Designing your garden

It’s important to involve your child in every process of the vegetable garden, and that includes the design. Decide together where you will place your garden, and what you are going to grow in it. If your child needs help making this decision, consider taking them on a trip to your local farmer’s market to try some produce or to a nursery to see what plants look like. Encourage your child to be creative with the garden design and to make it unique to them. Gardens don’t have to be presented in a rectangular plot, so consider letting your child choose some interesting pots they could perhaps decorate themselves. Nearly anything that holds soil and has good drainage can be used, and gardens can be placed anywhere that gets plenty of sunlight and an ample supply of water. You might also like to add unique features such as a water fountain, windmill, chime, or trellis, and will need to allow space for storing garden tools such as child-size rakes, hoes, spades and gloves. Thing to consider are:

Location

Choose a sunny spot not too far from your home. Having your garden in the centre of your outdoor activities will make keeping an eye on weeds, insect pests, watering needs and ripe vegetables easier, and will keep the garden at the forefront of your child’s mind. Kids tend to work out the ‘out of sight out of mind’ principle, so avoid planting your veggies at the bottom of the garden. Your garden will also need to be in close proximity to a water source for easy watering.

Layout

Kids only have little arms, so keep beds narrow to allow your child to reach the middle of the bed from both sides. Alternatively, space garden beds far enough apart to allow your child to walk between them. You can test out the layout of your veggie garden by laying down a garden hose or by sprinkling the ground in flour in the shape of the bed you are imagining.

Raised beds

A traditional outdoor garden is planted in the ground, but unless the area has been cultivated before you will need a tiller to break the compacted soil before you begin planting. Otherwise, you might consider a raised bed, which offers many benefits. Raised beds allow you to control the soil quality and keep plants protected from little trampling feet. Since raised beds tend to warm up sooner in the spring, you’ll also find you have a longer growing season. Best of all though, raised beds reduce weeds and lawn grass invasion.

Planting guidelines

Ideally, you want your child to enjoy their veggie patch all year round and not just in the spring, so check growing recommendations and planting calendars. If you’re unsure of what to plant for all-year growing, contact your local nursery.

Keep it fun

Sites such as Vegetable Gardening Online not only offer some great plans to help kick off your vegetable garden, they also offer fun activities that keep kids interested in their journey to becoming a gardener, such as colouring sheets, art activities and printable plant guides.

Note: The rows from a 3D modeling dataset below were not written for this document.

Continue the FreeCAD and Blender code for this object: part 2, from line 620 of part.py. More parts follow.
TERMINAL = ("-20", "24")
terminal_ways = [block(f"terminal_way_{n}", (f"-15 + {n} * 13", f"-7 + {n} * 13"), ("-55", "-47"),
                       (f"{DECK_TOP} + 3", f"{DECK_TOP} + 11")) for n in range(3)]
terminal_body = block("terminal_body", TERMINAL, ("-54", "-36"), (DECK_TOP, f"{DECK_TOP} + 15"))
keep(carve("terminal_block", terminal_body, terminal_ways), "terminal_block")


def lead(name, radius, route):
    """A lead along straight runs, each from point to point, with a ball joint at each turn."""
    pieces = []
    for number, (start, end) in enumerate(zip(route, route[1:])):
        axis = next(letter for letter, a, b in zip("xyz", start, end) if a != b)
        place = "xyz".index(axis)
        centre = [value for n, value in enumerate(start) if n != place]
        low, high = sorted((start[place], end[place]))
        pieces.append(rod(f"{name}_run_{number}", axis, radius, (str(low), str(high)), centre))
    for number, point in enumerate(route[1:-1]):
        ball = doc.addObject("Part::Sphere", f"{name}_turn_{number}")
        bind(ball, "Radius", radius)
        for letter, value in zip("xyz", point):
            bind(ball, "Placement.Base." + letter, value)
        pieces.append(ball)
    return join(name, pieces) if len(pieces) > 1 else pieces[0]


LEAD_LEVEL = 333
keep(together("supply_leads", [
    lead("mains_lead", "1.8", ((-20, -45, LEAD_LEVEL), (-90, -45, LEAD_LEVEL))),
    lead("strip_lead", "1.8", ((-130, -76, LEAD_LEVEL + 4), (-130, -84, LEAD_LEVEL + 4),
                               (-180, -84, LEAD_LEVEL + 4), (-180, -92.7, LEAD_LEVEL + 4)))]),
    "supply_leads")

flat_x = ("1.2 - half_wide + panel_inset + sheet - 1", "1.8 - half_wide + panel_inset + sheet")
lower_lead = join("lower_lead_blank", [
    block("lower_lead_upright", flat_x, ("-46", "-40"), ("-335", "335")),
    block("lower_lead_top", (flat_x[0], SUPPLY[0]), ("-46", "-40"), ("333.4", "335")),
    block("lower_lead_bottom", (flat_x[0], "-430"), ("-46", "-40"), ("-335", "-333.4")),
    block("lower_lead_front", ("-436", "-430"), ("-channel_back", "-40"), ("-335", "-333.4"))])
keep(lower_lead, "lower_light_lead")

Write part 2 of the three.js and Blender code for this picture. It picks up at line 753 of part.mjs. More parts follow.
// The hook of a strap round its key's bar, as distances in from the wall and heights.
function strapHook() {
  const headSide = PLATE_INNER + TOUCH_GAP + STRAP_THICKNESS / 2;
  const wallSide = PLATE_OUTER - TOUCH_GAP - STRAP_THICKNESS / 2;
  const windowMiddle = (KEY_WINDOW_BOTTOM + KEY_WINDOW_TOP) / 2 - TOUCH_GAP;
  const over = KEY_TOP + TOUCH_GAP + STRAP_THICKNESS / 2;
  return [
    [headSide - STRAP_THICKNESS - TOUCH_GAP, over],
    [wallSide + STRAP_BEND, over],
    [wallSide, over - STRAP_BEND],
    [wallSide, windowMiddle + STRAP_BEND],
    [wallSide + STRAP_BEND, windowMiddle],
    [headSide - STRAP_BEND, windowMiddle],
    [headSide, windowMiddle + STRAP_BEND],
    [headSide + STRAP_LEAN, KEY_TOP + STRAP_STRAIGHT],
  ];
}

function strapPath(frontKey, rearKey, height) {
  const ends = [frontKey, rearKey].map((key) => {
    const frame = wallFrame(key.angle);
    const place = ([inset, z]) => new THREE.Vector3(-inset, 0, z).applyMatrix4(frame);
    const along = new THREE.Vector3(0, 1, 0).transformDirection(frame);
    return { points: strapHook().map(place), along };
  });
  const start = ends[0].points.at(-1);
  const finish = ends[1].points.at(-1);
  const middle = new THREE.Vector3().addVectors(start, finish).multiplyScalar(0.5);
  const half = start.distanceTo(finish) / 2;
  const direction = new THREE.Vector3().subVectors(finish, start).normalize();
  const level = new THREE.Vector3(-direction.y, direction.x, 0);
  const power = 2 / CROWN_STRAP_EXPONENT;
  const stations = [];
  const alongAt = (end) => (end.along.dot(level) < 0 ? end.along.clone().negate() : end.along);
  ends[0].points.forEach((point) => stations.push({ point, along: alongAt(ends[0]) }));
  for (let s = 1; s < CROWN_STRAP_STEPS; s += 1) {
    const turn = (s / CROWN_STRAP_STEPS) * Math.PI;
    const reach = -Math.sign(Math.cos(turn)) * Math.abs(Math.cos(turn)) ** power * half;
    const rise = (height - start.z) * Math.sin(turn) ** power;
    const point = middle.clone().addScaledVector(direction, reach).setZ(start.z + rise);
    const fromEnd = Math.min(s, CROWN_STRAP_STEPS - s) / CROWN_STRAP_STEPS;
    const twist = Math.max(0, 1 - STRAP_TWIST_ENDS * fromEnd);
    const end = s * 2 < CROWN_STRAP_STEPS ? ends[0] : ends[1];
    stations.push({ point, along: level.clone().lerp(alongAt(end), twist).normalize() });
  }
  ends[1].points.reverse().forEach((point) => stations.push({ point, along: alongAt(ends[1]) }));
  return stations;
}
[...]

Top 5 plants to get you started

1. Peas

Peas can be started inside using homemade recycled newspaper pots, organic compost and seeds - making for a great spring afternoon activity. As the seeds are poisonous though, be sure to keep them out of your child’s mouth and wash hands thoroughly at the end of the activity. Once transferred to a trellis, peas will grow all summer long and offer pretty white flowers the kids will love to pick.

2. Sunflowers

Sunflowers are heaps of fun to cultivate, growing up to 15 feet tall. As long as your veggie garden gets full sunlight, sunflowers are easy to grow, look spectacular and offer a great visual for kids learning about growth.

3. Strawberries

Harvesting strawberries is like a little treasure hunt for kids, and your child will love to peek underneath the leaves each day. Homegrown strawberries are deliciously sweet and make great additions to desserts and salads. Alternatively, just snack as you pick!

4. Cabbage

Cabbages can grow really big in just a short amount of time, making them lots of fun for kids to grow. Once picked, their soft leaves are easy to chop for even the littlest hands and they’re delicious as part of a coleslaw, soup, wrap or stew.

5. Mint

Mint is the perfect plant for a beginner gardener, growing easily be it in the ground or in a pot. Mint produces quickly in ideal conditions, can be picked all year round, and most kids love to pick off the leaves and have a nibble as they’re checking their other veggies.